Prima
il fratello maggiore Tiberio e poi, dopo la sua uccisione, il minore
Caio (tra il 130 e il 120 a.C.) proposero una riforma agraria: chi
possedeva più di una ben definita quantità di terreni poteva subire
una confisca delle eccedenze che sarebbero state ridistribuite ai
contadini senza terra.
Infatti a Roma era gradualmente scomparsa la
piccola proprietà contadina e si esteso il "Latifondo"
(grande estensione di terre coltivabili, in possesso di un solo
proprietario). Dopo lunghi anni in guerra, i contadini romani
tornavano alle loro famiglie impoverite e vendevano le loro piccole
proprietà, andando a ingrossare le fila dei proletari dell'urbe
(urbe= città=Roma)
L'esercito
infatti era costituito, per la maggioranza, da cittadini romani
agricoltori.
Si
impoverivano dunque per la lontananza dai campi, uomini ricchi e
potenti si impadronivano delle loro proprietà, lasciate magari
incoltivate.
Quindi
prima Tiberio e poi Caio, si fanno eleggere tribuni della plebe e
propongono una legge per ricostituire la piccola proprietà
contadina, limitando il latifondo.
Questa
proposta riformatrice incontra l' ostilità della classe dominante
senatoriale, ma essi,
anche se erano di origine
nobile,
si muovono in questo senso sulla base di una constatazione logica: la
crisi della piccola proprietà condizionava le sorti
dell'arruolamento nell'esercito .
In
questo modo si ridava dignità ai contadini partiti per la guerra e
divenuti poveri disoccupati, dei "proletari"
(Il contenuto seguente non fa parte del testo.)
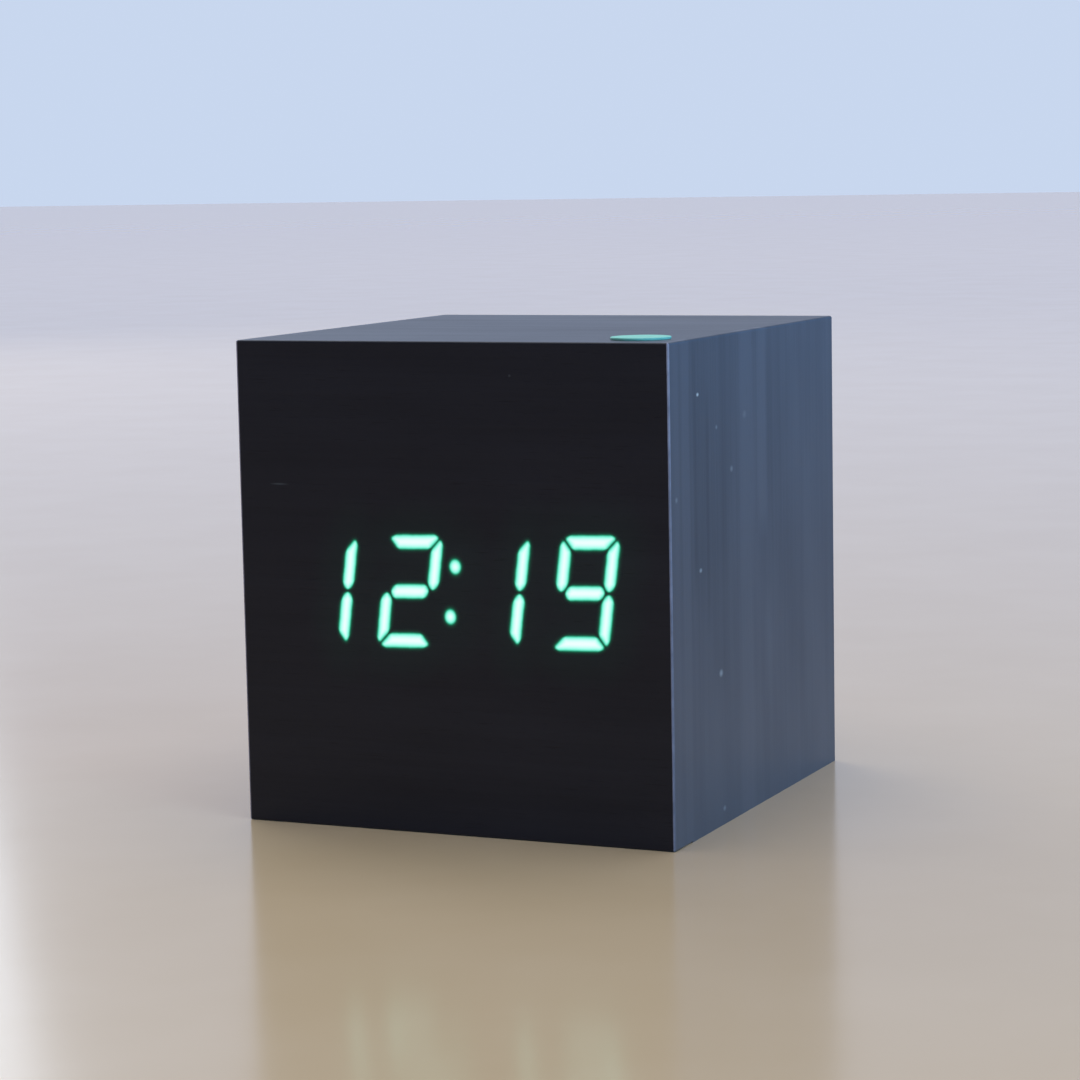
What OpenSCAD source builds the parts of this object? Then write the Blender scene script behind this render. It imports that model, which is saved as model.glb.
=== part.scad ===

(sono coloro che hanno come unica ricchezza i propri figli, e vivono
vendendo la propria forza lavoro).
Anche
un'altra legge venne proposta ossia l'annona,
grano e frumento a prezzo molto basso, per i cittadini Romani.
Caio
Gracco propone anche l'estensione della cittadinanza romana agli
alleati italici, ma questo provoca l'egoistica reazione della plebe
romana che non vuole dividere i propri privilegi con altri,
dimostrando così di mancare di ogni coscienza politica.
Dopo
i Gracchi, i Romani videro emergere due partiti: gli Ottimati (ceto
senatoriale, con elementi dei nuovi ricchi) e Popolari (plebei,
homini novi, cioè ascesi alle cariche per i loro meriti e non per il
nome di cui potevano vantarsi ).
I
Popolari nel 107 a.C. scelsero come guida un generale di origine
plebea, di nome "Gaio Mario", che aveva vinto un Re ostile
in Africa e poi aveva battuto due tribù germaniche che minacciavano
i confini romani.
Egli,
molto stimato dai suoi soldati, fece una riforma dell'esercito:
L'esercito
sarebbe stato formato anche da nullatenenti volontari,
non solo romani, ma anche
italici persino provinciali: poteva arruolarsi anche chi non
possedeva
terra.
I
legionari non dovevano più pagarsi l'equipaggiamento, anzi
avrebbero ricevuto una paga
giornaliera e
premi in
caso di vittoria.
Chi
fosse divenuto veterano cioè
chi
avesse compiuto sedici anni di servizio militare,
avrebbe ricevuto come liquidazione un appezzamento
di terra diventando
così un piccolo proprietario contadino.
I
Plebei a questo punto si legarono più ai loro comandanti: generali
con ambizioni politiche, dotati di un appoggio militare, divenivano
arbitri del destino di Roma.
Dopo la morte di Mario, fu un altro
generale legato al Senato, Silla, a imporre la propria volontà.
Egli, conservatore, impose i suoi obiettivi restauratori
dell'autorità senatoriale. Si proclamò dittatore e avallò liste di
proscrizione: i suoi nemici, vicini al partito popolare, furono
oggetto di persecuzione: chi si trovava in quelle liste (una specie
di "caccia all'uomo") potevano essere uccisi e i loro beni
confiscati.
E' vero che Silla a un certo punto lasciò il potere
volontariamente e si ritirò a vita privata, ma lasciando una scia di
"ferite" nella vita civile: molti covavano desiderio di
vendetta, e , comunque, era aperta la strada a nuovi colpi di mano.
Si apriva il periodo delle sanguinose guerre civili.